**Required task:** Copy every line of the entries that includes the word "Blender".

Data entries:
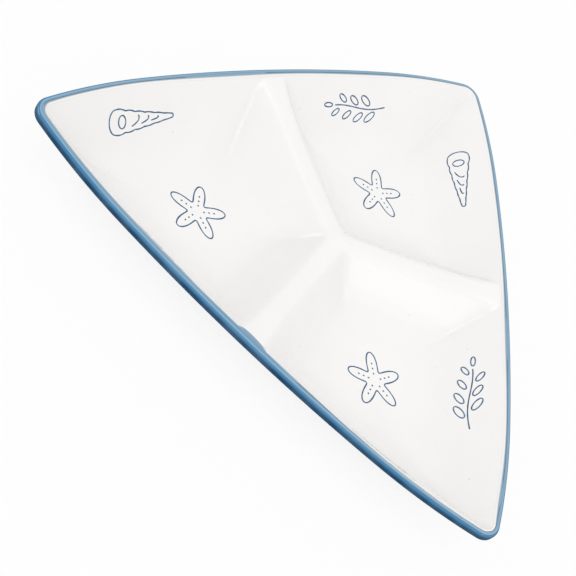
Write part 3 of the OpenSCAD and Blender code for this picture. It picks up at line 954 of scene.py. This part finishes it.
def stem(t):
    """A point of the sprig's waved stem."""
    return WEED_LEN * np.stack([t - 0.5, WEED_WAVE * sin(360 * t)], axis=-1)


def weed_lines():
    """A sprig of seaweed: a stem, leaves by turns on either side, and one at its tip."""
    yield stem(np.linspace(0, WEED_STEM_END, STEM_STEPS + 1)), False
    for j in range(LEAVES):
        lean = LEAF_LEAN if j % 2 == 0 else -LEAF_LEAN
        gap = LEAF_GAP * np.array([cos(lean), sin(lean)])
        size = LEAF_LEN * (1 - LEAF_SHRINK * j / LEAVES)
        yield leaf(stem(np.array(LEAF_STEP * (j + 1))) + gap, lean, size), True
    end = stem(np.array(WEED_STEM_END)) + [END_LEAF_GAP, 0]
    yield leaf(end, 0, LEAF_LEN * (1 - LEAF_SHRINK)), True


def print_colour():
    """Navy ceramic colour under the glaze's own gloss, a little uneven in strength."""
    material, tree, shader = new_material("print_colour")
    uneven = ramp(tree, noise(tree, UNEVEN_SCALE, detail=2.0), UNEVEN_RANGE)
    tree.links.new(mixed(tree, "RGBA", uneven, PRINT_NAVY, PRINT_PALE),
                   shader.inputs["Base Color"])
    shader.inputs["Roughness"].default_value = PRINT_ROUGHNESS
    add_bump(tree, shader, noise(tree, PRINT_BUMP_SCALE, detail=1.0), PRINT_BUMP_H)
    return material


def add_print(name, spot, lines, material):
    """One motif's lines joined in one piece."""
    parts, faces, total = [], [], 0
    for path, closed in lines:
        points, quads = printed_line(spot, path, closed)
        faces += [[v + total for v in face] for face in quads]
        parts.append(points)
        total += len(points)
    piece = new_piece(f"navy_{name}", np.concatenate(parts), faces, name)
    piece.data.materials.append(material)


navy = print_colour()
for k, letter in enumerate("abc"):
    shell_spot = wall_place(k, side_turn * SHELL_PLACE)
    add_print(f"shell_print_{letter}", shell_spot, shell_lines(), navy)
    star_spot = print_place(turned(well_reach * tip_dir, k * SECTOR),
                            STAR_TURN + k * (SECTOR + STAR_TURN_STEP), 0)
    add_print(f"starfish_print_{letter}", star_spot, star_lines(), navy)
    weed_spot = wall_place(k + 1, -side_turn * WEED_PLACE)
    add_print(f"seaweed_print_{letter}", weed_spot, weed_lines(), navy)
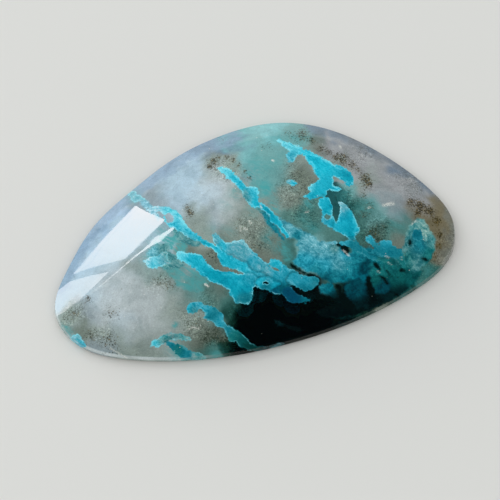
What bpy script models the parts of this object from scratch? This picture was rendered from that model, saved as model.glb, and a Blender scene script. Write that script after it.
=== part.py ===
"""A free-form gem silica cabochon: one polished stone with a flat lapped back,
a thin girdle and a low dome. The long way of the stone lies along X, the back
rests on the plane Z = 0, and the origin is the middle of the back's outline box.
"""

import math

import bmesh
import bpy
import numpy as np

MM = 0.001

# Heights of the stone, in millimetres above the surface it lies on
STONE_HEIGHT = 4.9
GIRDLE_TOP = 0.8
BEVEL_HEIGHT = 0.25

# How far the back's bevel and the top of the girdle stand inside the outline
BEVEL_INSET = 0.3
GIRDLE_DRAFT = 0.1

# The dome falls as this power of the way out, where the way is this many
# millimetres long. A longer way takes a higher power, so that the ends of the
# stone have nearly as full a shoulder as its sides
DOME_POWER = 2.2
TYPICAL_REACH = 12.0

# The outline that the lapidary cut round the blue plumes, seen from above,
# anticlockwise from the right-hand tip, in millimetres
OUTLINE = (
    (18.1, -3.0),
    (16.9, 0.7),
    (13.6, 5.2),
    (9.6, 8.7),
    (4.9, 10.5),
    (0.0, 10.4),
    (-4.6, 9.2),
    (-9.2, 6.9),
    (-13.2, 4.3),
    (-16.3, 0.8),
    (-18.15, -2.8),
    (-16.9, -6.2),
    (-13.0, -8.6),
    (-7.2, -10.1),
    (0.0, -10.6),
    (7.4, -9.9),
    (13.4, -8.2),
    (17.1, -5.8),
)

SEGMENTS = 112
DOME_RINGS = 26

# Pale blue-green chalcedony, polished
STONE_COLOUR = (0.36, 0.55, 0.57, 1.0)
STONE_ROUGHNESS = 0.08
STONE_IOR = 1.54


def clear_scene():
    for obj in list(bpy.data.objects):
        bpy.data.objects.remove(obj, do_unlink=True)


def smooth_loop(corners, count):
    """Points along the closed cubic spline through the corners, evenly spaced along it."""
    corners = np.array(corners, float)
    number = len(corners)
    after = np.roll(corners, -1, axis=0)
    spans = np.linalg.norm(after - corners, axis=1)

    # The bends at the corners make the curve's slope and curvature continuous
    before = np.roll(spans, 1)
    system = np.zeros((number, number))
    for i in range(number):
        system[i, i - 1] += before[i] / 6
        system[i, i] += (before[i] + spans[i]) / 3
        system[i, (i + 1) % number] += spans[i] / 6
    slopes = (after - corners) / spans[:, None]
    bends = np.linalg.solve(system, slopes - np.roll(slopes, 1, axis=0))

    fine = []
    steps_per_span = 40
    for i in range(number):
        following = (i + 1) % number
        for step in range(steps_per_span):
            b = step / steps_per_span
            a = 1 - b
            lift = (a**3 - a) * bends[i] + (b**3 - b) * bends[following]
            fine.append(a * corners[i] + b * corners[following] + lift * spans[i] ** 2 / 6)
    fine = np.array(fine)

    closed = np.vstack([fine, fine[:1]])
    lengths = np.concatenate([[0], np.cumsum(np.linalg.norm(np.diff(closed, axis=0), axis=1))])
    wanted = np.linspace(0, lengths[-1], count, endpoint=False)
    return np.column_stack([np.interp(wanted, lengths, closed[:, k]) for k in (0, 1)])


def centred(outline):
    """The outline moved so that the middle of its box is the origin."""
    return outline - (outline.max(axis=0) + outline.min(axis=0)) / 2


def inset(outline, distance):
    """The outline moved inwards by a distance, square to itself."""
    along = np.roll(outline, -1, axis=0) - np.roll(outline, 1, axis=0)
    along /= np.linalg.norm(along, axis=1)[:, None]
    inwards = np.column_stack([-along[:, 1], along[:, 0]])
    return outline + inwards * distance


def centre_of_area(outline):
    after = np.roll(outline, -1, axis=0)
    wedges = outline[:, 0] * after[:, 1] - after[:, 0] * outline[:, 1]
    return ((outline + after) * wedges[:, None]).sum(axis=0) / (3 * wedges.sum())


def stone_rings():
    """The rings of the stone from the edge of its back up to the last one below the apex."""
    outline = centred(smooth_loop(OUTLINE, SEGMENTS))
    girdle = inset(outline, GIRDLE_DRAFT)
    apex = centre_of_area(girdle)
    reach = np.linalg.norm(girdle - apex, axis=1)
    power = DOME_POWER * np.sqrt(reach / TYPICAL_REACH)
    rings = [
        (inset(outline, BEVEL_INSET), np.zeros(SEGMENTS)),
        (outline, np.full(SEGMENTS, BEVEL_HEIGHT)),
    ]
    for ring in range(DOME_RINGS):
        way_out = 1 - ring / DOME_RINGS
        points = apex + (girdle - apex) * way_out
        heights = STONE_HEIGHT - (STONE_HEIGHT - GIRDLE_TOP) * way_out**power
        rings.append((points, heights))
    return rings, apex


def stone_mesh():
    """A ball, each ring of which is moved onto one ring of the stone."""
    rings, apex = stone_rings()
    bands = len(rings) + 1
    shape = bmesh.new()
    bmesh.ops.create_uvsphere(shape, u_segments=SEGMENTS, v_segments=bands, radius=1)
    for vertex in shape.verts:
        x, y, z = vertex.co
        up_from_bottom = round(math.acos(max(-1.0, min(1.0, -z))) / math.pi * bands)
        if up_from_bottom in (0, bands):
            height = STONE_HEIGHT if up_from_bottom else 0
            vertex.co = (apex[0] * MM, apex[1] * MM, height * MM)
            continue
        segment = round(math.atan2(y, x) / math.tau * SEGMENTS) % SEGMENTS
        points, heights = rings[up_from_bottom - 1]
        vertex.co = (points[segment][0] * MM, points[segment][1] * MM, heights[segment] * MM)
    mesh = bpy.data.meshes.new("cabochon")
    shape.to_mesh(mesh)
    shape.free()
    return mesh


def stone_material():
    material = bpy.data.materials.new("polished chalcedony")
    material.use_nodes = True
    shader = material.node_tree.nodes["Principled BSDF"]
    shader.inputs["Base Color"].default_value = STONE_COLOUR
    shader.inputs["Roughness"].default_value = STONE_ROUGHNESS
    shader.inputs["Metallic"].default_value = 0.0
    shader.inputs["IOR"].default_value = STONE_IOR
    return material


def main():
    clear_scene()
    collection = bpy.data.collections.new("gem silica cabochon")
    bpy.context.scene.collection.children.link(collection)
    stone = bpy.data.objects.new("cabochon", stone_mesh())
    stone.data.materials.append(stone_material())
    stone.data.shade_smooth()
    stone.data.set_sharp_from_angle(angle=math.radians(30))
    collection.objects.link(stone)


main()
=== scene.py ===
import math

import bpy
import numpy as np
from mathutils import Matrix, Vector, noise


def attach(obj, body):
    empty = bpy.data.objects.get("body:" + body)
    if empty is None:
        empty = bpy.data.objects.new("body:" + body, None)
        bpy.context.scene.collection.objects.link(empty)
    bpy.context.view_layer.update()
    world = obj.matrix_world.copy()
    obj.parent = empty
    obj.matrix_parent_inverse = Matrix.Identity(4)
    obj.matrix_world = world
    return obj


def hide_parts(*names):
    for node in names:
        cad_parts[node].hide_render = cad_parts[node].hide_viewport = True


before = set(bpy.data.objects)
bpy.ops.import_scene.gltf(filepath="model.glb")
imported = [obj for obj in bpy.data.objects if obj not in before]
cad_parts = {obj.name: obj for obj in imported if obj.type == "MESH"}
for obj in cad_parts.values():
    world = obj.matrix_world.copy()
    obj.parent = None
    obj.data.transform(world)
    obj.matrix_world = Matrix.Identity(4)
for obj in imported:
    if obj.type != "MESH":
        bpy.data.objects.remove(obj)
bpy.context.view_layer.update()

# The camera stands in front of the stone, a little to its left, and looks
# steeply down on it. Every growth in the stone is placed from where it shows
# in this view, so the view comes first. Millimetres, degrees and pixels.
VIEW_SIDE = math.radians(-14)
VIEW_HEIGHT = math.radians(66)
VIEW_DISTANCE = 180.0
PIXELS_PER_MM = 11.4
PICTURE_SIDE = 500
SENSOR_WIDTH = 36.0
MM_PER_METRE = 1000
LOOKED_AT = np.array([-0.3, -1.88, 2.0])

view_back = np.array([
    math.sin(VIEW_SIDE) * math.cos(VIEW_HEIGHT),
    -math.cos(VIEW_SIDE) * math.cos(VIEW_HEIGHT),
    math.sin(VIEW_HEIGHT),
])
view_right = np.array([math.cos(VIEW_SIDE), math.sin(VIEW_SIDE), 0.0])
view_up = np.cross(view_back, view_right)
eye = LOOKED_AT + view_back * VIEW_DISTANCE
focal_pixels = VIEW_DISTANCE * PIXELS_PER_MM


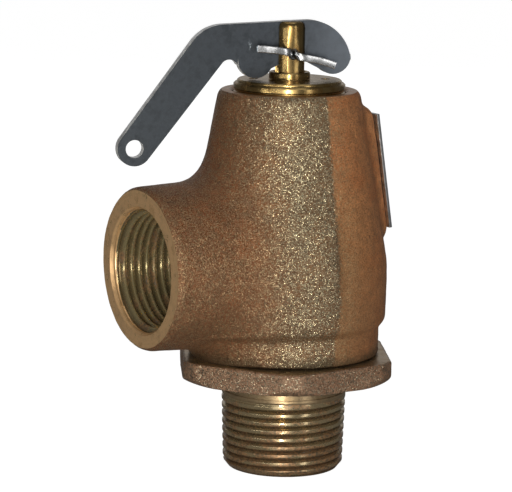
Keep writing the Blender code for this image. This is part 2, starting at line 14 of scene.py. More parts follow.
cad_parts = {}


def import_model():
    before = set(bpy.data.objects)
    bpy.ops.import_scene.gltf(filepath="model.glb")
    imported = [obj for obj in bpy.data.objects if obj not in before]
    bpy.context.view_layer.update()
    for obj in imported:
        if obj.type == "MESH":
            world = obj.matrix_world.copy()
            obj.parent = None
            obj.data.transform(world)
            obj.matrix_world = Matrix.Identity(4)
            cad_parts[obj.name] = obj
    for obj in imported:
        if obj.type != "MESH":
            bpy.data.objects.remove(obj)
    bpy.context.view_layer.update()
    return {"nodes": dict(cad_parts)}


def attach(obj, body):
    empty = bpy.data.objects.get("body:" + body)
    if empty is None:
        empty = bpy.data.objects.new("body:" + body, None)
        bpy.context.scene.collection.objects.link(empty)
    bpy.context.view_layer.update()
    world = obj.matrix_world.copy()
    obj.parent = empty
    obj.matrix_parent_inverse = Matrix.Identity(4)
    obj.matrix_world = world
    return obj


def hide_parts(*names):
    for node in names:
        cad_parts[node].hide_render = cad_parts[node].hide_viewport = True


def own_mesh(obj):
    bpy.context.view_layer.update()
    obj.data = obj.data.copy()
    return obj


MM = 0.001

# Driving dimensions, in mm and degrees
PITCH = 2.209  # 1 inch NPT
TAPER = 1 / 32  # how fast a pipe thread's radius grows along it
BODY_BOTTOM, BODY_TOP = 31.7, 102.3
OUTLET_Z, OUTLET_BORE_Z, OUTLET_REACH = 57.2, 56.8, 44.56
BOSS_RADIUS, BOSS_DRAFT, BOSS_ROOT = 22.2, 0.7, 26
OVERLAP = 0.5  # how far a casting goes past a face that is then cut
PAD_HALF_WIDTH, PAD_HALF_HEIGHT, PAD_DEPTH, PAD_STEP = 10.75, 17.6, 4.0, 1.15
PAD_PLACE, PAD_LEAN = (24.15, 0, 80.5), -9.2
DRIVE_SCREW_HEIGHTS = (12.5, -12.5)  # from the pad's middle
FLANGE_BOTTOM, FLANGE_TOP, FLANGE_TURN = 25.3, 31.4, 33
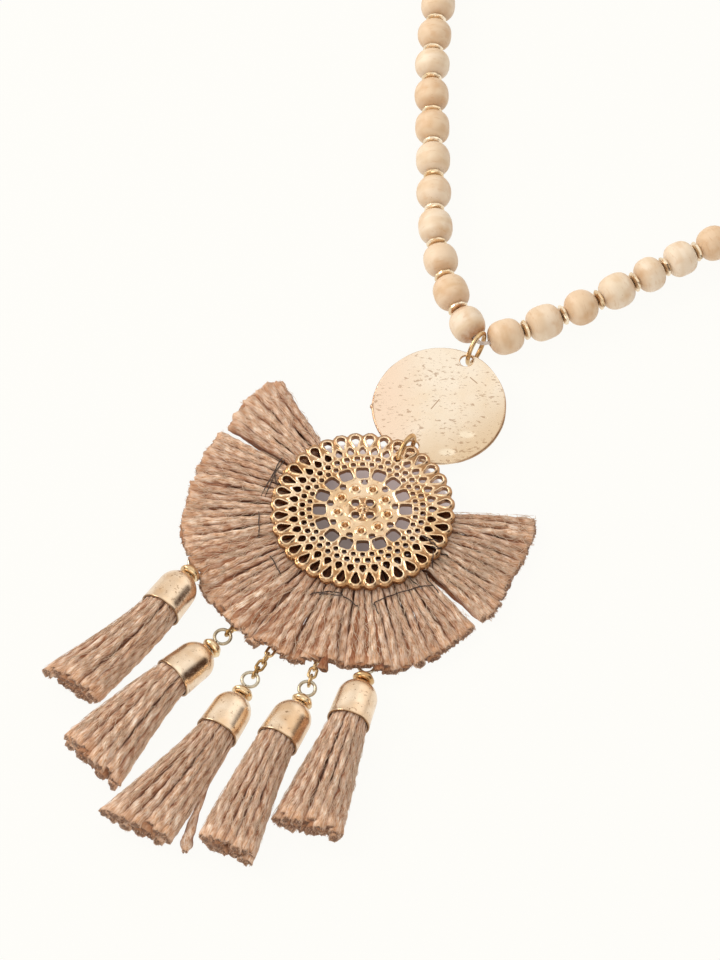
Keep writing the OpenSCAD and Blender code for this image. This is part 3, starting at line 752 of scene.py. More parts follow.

**Solution to this exercise:**
Write part 3 of the OpenSCAD and Blender code for this picture. It picks up at line 954 of scene.py. This part finishes it.
What bpy script models the parts of this object from scratch? This picture was rendered from that model, saved as model.glb, and a Blender scene script. Write that script after it.
Keep writing the Blender code for this image. This is part 2, starting at line 14 of scene.py. More parts follow.
Keep writing the OpenSCAD and Blender code for this image. This is part 3, starting at line 752 of scene.py. More parts follow.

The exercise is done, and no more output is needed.